We got our chocolate bars and all seemed to be going smoothly until we were just steps from our door. Brie found this to be an opportune time to comment on how ironic it would be if we end up being locked out of our apartment another time. Just as the words were exiting her mouth I had reached into my jeans pocket to retrieve the keys while I was also stepping up the curb. As I pulled the keys out of my pocket, they slipped from my fingers and fell to the sidewalk. The only problem was that it happened to be at the same spot where there was a storm drain in the curb. It was a direct hit, not even a bump on the side, right down the drain.

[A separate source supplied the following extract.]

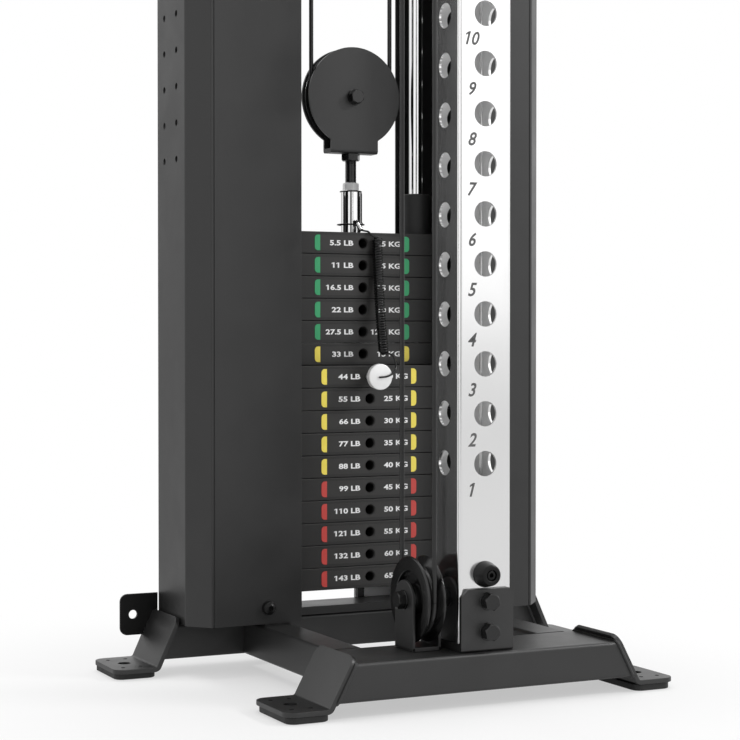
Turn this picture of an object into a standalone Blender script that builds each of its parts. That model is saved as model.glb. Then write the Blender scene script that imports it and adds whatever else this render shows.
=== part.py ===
"""Cable column with an adjustable carriage, a pin-selected weight stack and a welded foot frame.

Sizes below are in millimetres, in a working frame with X = 0 on the machine's centre plane,
Y = 0 on the front face of the drilled column and Z = 0 on the floor. Front is -Y, up is +Z.
The finished model hangs on one empty that puts the origin under the middle of its box.
"""
import math

import bmesh
import bpy
from mathutils import Matrix, Vector

MM = 0.001
SEAT_GAP = 0.3

# Foot frame
BEAM_HEIGHT = 38.0
BEAM_BOTTOM = 16.0
BEAM_CORNER = 3.5
FRONT_BEAM_DEPTH = 86.0
FRONT_BEAM_OVERHANG = 13.0
REAR_BEAM_FRONT = 298.0
REAR_BEAM_DEPTH = 50.0
SIDE_BEAM_INNER = 102.0
SIDE_BEAM_WIDTH = 38.0
SHROUD_TAB_INSET = 4.0
SHROUD_TAB_RISE = 38.0
FOOT_PLATE = 5.0
FOOT_SLOPE_DEGREES = 61.0
FOOT_RISE_OVER_BEAM = 7.0
FOOT_TOE = 47.0
FOOT_TOE_CORNER = 13.0
FOOT_TOP_CORNER = 8.0
WELD_BITE = 1.0
FRONT_FOOT_BEND = 177.5
REAR_FOOT_OVERHANG = 15.0
REAR_FOOT_DEPTH = 84.0
PAD_HEIGHT = 6.7
PAD_INSET = 3.0
PAD_CORNER = 10.0
ANCHOR_HOLE = 7.0
BEAM_TOP = BEAM_BOTTOM + BEAM_HEIGHT
FOOT_BOTTOM = PAD_HEIGHT + SEAT_GAP
REAR_FOOT_FRONT = REAR_BEAM_FRONT - REAR_FOOT_OVERHANG
REAR_FOOT_BACK = REAR_FOOT_FRONT + REAR_FOOT_DEPTH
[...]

I looked up at Brie, dumbfounded, and she doesn’t even believe me at first. It wasn’t until I was bent over the drain that she realized it was actually true. Option #1: find something that could help us fish the keys out. Option #2: try and get help from someone who probably doesn’t speak any English. Option #3: wait for Carmel to get home from class with her key (two hours later) and get something from the apartment to fish it out. As Brie had a class in an hour and a half and there wasn’t anything in the near vicinity to stick down the drain, we resorted to option #2.
Brie walked across the street to the mechanic shop to try and find a flashlight as I tried to jam my arm down the muddy abyss of drain. After swiping my fingers through a few cobwebs I finally grazed the bottom, but couldn’t quite get past my elbow to go any further. By this time, Brie had managed to motion her way to getting the mechanic to come over with a flashlight and pliers.
He was able to get the top to the drain open and simply reach in and grab the keys, saved again by a friendly Italian citizen. Aside from some mud up to my elbow and a couple scratches, we were once again back in the apartment, safe and sound.
Third lesson learned: Even if you have one working key, make sure that you have a spare on the off chance that you drop one down a storm drain.